● **TASK INPUT**
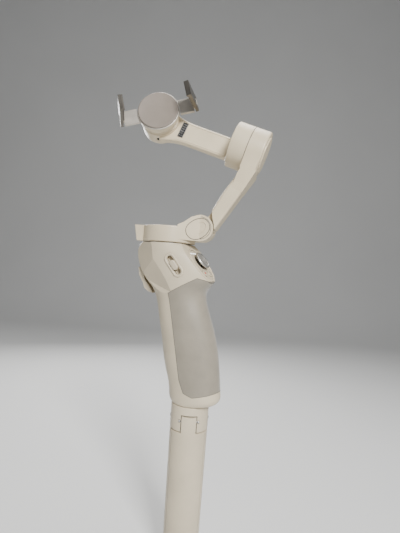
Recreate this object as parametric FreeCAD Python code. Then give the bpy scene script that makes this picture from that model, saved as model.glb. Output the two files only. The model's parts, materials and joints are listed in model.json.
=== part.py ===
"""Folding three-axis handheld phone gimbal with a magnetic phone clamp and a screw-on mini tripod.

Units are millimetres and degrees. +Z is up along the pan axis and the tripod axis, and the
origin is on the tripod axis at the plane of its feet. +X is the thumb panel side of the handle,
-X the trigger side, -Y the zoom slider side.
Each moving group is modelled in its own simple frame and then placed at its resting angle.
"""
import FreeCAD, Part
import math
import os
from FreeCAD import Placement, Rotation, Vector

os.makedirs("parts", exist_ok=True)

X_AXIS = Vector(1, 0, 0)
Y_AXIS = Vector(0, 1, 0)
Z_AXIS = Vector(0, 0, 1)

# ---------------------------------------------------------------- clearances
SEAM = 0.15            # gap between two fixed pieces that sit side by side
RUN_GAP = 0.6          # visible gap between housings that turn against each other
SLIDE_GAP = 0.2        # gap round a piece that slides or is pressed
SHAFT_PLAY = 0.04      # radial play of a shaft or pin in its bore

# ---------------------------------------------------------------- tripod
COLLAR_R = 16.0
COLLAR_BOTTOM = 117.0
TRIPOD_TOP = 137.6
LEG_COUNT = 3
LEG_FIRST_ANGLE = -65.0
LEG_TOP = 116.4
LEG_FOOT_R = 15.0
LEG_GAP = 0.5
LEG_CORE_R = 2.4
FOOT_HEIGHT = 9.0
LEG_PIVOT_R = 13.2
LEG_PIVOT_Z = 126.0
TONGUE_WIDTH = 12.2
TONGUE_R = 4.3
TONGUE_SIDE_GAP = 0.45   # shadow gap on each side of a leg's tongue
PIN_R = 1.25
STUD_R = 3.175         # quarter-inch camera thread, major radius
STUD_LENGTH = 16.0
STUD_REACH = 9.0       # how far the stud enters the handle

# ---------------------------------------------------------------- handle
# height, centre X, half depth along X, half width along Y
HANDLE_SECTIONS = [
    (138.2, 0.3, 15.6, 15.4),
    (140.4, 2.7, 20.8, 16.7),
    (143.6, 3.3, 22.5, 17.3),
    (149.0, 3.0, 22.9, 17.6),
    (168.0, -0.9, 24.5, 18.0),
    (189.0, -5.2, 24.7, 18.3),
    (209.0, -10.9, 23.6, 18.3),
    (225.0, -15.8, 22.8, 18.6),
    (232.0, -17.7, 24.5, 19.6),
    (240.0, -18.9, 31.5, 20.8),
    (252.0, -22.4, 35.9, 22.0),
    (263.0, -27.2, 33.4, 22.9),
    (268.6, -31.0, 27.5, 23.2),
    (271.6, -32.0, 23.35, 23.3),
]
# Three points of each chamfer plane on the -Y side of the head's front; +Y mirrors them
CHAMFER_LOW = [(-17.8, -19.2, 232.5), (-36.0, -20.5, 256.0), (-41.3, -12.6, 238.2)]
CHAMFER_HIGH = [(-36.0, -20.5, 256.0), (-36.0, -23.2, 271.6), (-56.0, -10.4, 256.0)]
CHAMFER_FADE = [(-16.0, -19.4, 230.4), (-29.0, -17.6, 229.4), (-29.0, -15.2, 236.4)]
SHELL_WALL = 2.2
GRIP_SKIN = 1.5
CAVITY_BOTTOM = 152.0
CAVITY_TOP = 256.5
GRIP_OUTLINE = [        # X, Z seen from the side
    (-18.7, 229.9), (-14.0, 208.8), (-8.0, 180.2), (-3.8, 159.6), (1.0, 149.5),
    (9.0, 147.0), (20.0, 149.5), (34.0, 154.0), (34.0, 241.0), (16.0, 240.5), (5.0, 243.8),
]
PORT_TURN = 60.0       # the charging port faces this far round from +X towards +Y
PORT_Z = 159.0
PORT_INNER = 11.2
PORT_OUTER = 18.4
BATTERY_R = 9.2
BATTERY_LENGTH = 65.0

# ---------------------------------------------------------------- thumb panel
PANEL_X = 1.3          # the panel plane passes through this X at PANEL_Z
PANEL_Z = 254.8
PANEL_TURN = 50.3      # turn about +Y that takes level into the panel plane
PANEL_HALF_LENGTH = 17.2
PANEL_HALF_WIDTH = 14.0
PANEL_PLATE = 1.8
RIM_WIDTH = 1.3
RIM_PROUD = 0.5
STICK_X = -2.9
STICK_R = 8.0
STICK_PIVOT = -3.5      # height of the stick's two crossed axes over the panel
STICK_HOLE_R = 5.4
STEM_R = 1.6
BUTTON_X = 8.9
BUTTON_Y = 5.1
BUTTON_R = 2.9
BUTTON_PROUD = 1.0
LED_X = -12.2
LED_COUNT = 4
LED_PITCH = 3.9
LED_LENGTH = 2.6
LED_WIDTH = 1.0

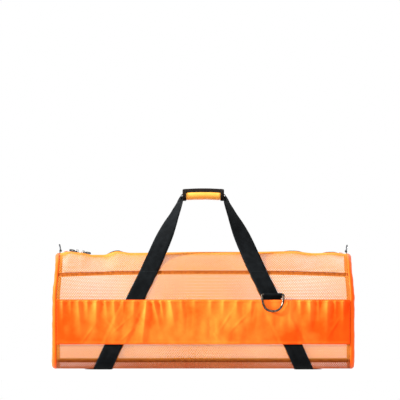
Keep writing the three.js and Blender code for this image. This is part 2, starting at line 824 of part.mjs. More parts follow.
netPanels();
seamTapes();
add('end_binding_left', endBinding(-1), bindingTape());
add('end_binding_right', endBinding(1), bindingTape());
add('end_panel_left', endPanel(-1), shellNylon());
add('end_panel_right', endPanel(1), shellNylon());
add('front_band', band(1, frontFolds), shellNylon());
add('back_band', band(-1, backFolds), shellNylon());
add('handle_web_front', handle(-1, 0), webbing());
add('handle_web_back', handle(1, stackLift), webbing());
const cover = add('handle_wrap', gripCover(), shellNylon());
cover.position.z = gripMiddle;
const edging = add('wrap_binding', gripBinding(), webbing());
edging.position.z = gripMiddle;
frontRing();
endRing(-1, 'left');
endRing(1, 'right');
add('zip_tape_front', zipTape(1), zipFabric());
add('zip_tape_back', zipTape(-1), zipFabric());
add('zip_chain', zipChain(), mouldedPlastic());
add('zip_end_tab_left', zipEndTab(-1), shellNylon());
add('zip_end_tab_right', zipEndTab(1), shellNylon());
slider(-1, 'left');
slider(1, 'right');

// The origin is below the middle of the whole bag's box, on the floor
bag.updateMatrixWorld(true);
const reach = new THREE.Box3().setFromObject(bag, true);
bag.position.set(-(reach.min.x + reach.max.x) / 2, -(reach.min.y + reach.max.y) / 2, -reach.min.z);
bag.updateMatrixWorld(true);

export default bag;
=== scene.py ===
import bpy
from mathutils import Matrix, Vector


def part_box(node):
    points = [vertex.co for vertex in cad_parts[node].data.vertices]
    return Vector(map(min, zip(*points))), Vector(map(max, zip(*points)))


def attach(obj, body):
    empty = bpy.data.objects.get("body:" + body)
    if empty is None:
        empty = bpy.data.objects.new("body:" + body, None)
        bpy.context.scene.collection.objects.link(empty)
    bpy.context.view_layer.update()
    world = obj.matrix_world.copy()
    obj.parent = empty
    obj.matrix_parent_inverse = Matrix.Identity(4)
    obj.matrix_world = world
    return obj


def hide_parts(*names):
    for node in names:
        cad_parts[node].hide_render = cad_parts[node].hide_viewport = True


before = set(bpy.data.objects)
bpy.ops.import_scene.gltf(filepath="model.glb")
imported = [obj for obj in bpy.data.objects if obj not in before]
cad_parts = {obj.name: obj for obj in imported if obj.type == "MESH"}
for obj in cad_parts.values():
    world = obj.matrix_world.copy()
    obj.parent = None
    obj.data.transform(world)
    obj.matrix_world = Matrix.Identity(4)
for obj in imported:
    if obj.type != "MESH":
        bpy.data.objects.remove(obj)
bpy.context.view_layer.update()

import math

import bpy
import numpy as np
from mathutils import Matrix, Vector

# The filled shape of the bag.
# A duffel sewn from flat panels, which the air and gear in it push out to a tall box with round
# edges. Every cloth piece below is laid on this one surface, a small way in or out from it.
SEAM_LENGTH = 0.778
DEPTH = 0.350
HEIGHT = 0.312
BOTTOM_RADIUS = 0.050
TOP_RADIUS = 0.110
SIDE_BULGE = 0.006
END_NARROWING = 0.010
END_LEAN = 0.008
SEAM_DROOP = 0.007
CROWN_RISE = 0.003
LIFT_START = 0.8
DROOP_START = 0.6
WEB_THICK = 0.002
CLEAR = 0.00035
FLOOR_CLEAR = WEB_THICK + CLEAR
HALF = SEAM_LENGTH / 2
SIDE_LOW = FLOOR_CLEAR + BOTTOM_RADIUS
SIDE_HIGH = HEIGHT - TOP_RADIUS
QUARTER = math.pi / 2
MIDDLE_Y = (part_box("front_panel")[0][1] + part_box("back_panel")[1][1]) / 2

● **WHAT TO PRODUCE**
Please print exactly, and only, the lines from the line with "on the floor" to the line with "obj.matrix_world = Matrix.Identity(4)", both included.

● **ANSWER TO THE TASK**
// The origin is below the middle of the whole bag's box, on the floor
bag.updateMatrixWorld(true);
const reach = new THREE.Box3().setFromObject(bag, true);
bag.position.set(-(reach.min.x + reach.max.x) / 2, -(reach.min.y + reach.max.y) / 2, -reach.min.z);
bag.updateMatrixWorld(true);

export default bag;
=== scene.py ===
import bpy
from mathutils import Matrix, Vector


def part_box(node):
    points = [vertex.co for vertex in cad_parts[node].data.vertices]
    return Vector(map(min, zip(*points))), Vector(map(max, zip(*points)))


def attach(obj, body):
    empty = bpy.data.objects.get("body:" + body)
    if empty is None:
        empty = bpy.data.objects.new("body:" + body, None)
        bpy.context.scene.collection.objects.link(empty)
    bpy.context.view_layer.update()
    world = obj.matrix_world.copy()
    obj.parent = empty
    obj.matrix_parent_inverse = Matrix.Identity(4)
    obj.matrix_world = world
    return obj


def hide_parts(*names):
    for node in names:
        cad_parts[node].hide_render = cad_parts[node].hide_viewport = True


before = set(bpy.data.objects)
bpy.ops.import_scene.gltf(filepath="model.glb")
imported = [obj for obj in bpy.data.objects if obj not in before]
cad_parts = {obj.name: obj for obj in imported if obj.type == "MESH"}
for obj in cad_parts.values():
    world = obj.matrix_world.copy()
    obj.parent = None
    obj.data.transform(world)
    obj.matrix_world = Matrix.Identity(4)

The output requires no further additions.